The term déjà vu is French and means, literally, “already seen.” Those who have experienced the feeling describe it as an overwhelming sense of familiarity with something that shouldn’t be familiar at all.
After a comfortable flight of a eleventy thousand hours I arrived in Moscow to a not so balmy -8.5°c / 16.7°f. Nice.
It’s been a true sense of déjà vu because I never really expected to be in Moscow again, let alone having HSCT again, but here I am.
A comfortable 50 minute* ride from the airport to The A.A. Maximov Hematology and Cell Therapy Department of the National Pirogov Medical Surgical Centre with the hospital driver, Vlad.
The Moscow traffic is CRAY. *2+ hours.
Warmly greeted on Level 3 by friend, past patient, patient advocate and Dr Fedorenko’s assistant, Anastasia and I was shown to my room #323 where I’ll be for the next month. Different but familiar, the rooms have been refreshed and the same patterned linen is somewhat comforting.
I connected to the wifi (first things first), made. few calls then unpacked and bam, I was weighed and measured and had an EKG – business has begun with some friendly staff faces of 2014 coming by.
Dr Fedorenko popped in, greeted me warmly and quickly put me at ease. We spoke briefly and he assured me with an adjusted and tailored protocol we will put the MS monster to bed once and for all. In speaking with him a few things were clarified and others still need to be detailed.
Here’s what’s clear…
1) I am the first international patient to return to Moscow for a second transplantation.
2) He has performed this second procedure on only 4 Russian patients.
3) The second transplantation was successful on all 4.
4) I will have only 3 days of chemotherapy, and one infusion will be into my spine (FUCK – but he said it’ll be pain free).
5) He said that together we’ve got this 100%.
So obviously I’m good with all of that, aside from the back thing but I wouldn’t be here again if I didn’t trust him and the process so I’ll worry about that when the day and time comes and take all of the drugs possible.

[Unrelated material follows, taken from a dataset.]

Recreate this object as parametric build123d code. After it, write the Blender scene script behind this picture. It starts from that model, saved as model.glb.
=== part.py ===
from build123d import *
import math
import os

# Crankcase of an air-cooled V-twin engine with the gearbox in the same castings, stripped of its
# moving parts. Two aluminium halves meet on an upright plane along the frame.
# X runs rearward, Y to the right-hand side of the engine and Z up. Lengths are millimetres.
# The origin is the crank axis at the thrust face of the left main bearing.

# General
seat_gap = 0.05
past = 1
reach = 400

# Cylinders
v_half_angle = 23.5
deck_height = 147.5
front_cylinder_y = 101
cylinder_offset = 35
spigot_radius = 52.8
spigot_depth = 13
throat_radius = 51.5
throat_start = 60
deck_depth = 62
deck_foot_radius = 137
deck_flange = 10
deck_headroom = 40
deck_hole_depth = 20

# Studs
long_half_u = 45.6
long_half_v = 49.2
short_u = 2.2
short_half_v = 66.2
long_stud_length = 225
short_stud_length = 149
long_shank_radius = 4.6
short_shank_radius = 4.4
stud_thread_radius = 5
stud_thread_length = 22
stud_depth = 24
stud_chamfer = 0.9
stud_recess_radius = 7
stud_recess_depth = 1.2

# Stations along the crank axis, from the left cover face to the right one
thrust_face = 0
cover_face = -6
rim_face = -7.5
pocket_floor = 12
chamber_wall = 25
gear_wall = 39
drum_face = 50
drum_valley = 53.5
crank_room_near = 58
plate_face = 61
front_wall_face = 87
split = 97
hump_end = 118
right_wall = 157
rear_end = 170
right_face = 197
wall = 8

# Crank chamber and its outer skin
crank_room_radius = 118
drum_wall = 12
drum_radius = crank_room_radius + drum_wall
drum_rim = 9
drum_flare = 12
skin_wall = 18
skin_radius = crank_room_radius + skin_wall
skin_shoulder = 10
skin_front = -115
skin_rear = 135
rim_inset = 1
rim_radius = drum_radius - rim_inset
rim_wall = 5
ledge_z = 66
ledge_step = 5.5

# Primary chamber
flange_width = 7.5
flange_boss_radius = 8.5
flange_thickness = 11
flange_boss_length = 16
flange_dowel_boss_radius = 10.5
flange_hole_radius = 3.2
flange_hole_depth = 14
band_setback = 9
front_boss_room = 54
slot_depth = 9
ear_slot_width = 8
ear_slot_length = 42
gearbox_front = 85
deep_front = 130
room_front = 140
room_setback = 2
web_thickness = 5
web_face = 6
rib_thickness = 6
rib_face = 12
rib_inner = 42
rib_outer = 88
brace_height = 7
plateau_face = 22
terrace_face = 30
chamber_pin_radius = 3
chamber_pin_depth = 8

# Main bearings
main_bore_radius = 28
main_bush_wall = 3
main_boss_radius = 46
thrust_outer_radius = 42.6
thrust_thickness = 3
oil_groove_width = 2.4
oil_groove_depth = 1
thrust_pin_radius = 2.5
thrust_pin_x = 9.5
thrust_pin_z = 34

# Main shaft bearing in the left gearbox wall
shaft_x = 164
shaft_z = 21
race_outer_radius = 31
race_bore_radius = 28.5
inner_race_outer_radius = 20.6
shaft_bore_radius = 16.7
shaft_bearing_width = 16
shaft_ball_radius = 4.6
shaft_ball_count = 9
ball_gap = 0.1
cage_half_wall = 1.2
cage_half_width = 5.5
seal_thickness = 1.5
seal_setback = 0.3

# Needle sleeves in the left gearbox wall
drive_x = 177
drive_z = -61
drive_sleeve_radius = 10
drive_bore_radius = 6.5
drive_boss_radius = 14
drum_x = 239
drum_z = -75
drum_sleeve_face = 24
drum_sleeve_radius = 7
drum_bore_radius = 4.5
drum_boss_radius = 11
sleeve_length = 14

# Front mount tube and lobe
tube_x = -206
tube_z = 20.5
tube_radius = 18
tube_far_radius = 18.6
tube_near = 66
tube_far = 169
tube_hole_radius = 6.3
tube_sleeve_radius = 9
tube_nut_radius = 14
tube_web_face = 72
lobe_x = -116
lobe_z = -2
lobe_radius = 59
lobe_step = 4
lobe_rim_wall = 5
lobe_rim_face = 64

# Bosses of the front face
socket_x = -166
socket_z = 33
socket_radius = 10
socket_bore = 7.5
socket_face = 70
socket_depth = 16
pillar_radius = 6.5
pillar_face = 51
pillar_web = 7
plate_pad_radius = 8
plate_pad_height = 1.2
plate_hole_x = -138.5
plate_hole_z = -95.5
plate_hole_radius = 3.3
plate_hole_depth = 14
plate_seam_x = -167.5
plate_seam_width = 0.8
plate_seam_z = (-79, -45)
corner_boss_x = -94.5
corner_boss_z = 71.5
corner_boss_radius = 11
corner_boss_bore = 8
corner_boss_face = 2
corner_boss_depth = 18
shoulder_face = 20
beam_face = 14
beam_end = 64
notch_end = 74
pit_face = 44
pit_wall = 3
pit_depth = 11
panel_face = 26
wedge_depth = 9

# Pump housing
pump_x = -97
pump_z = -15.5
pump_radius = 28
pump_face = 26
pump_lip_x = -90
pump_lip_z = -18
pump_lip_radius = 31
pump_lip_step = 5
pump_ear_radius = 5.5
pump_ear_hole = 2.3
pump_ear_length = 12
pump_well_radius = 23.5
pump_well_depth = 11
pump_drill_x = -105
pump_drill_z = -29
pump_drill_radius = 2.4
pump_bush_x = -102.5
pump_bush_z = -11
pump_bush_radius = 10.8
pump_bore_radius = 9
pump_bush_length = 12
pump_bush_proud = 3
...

I slept early – so unlike me going to sleep at 7:30pm, only to be woken and told that there was some incident in the boiler room and that there was no hot water (like I cared at the time). Woke again at 12am and 3am and then 6am and by 7am it was action stations! Urine samples, blood samples (8 vials) from 3 attempts… they get the vein but then I have no blood, even though I have good blood pressure it’s always been a problem, but no biggie.
I imagine I feel like a pin cushion, if a pin cushion had feelings.
I then met Tash from Canberra, who was released from the isolation phase of treatment today. She’s a star and doing so well. You can follow her journey here My Race to Russia. I met her husband Ben too, who’s finding the cold challenging but is being a super support to Tash and a sherpa for me and keeping me with a modest stock of Coke Zero (DC is yet to be found).
My bed isn’t as comfortable as I remember, and in mentioning this to Tash she suggested I ask for a 2nd mattress to lay atop the existing one. Christ on a ship it’s 1,000 times better. Not like home better, but better.
There’s only a dusting of snow on the ground, it’s sticking and more is on the way but not any solid cover yet.
In 2014 I first shared a room and changed rooms 3 times including up to level 3. Like I said previously the room I’m in now is where I’ll be for the duration.
OMG the food is worse than I remembered. Am trying but have not immersed myself into the culinary delights of the hospital yet, don’t know if I will. However new on the scene today was cheese and macaroni pasta, just not together and never sighted in ’14.
Chatted to the parentals today too, they’d been out for lunch – Mum’s birthday, and Dad told me that the food was great but service was slack. I suggested he might want to trade places. Humph.
Anyhoo, I’ll manage.
My spirits are good and tomorrow should be a comfortable day with only the *meeting* with Dr Fedorenko scheduled to receive my test results and the proverbial green light to move forward to ridding my body of this active MS BS.